Applicable Legal Principles
[4] Rule 46.01 of the Rules provides that the trial of an action shall be held in the county where the proceeding was commenced or to which it has been transferred under Rule 13.01.02 unless the court orders otherwise. Rule 13.1.02 and the Practice Direction outline how a change of venue motion should proceed. Subsection (2) of Rule 13.0.02 states:
“… [t]he court may, on any party’s motion, make an order to transfer the proceeding to a county other than the one where it was commenced, if the court is satisfied,
(a) that it is likely that a fair hearing cannot be held in the county where the proceeding was commenced; or
(b) that a transfer is desirable in the interest of justice, having regard to,
(i) where a substantial part of the events or omissions that gave rise to the claim occurred,
(ii) where a substantial part of the damages were sustained,
(iii) where the subject-matter of the proceeding is or was located,
(iv) any local community’s interest in the subject matter of the proceeding,
(v) the convenience of the parties, the witnesses, and the court,
(vi) whether there are counterclaims, crossclaims, or third subsequent party claims,
(vii) any advantages or disadvantages of a particular place with respect to securing the just, most expeditious at least expensive determination of the proceeding on its merits.
(viii) whether judges and court facilities are available at the other county, and
(ix) any other relevant matter.
[5] A plaintiff has a prima facie right to select a venue for an action. The onus is on the moving party to show that it is “in the interest of justice” to transfer the action having regard to the factors outlined in Rule 13.1.02 (2). The court is to consider a “holistic” application of the factors outlined in the rule to the specific facts: see Chatterson v. M&M Meat Shops Ltd., 2014 ONSC 1897 (Div. Ct.) at para. 22; Hallman v. Pure Spousal Trust (Trustee of), 80 C.P.C. (6th) 139 (Ont. S.C.J.) at para 28.
[6] The analysis of Rule 13.1.02 is fact-specific and must include a balancing of all factors to ensure that any transfer granted is desirable in the interests of justice: see Gould v. BMO Nesbitt Burns Inc. (2006), 81 O.R. (3d) 695 (Ont. S.C.J.) at para 18.
[7] No one of the enumerated factors is more important than the other.
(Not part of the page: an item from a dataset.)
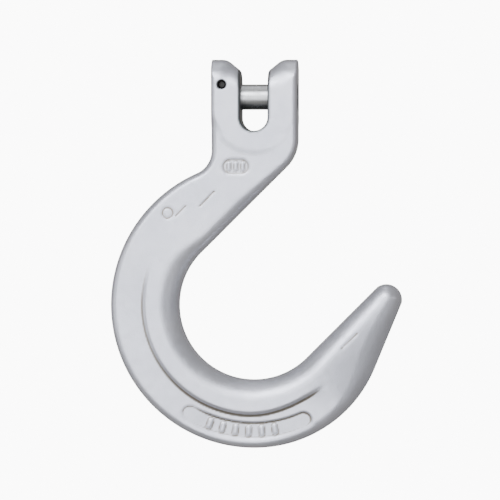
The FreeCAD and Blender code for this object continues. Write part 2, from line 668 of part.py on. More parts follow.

Rather, the court is to look at all the factors together and balance them in determining whether a transfer is “desirable in the interest of justice”. Of significance is the fact that the moving party is required to establish that the proposed place of trial is not only better, but is “significantly better”, than the plaintiff’s choice of trial location: See Siemens Canada Ltd. v. Ottawa (City) (2008), 93 O.R. (3d) 220 (S.C.) at para. 25; Chatterson at para. 29.
Analysis
[8] The events that give rise to the claim occurred in Vaughan, the property which is the subject matter of this action is located in Vaughan.
[9] The defendant’s residence is located on Weston Road in the City of Toronto. Counsel for the Plaintiffs are located at Richmond Hill Ontario.
[10] The plaintiffs have scheduled a motion for Summary Judgment returnable December 21, 2018 at the Superior Court of Justice, Newmarket Ontario. On August 23, 2018, Justice P. Sutherland, by way of Court order, fixed a timetable for the summary judgment motion returnable December 21, 2018.
[11] The defendant submits that this action should be transferred from Newmarket to Toronto because he does not have reliable transportation to attend the Newmarket Courthouse and does not have the financial means to arrange alternate transportation. No further particulars are given.
[12] The plaintiffs submit that they are elderly and that it will not be convenient for them to be required by order to travel to Toronto for the trial. The transferring of this action, they submit, would be prejudicial to them.
[13] The plaintiffs highlight that defendant’s defence, dated September 30, 2017, pleads that the defendant intends to bring a motion to transfer this action from Newmarket to Toronto. The motion was not served until August 17, 2018, just prior to the hearing of the motion before Justice Sutherland on August 23, 2018 at which a timetable for the summary judgment motion returnable December 21, 2018 was fixed.
[14] I have applied the factors set out in Rule 13.1.02 (2) to the factual matrix of this case based on the record before me. The defendant has not established that it would be “significantly better” that the trial of this action take place in the Toronto Region rather than the Central East Region (Newmarket). The defendant’s motion is dismissed.
[15] The costs of this motion are reserved to the trial judge.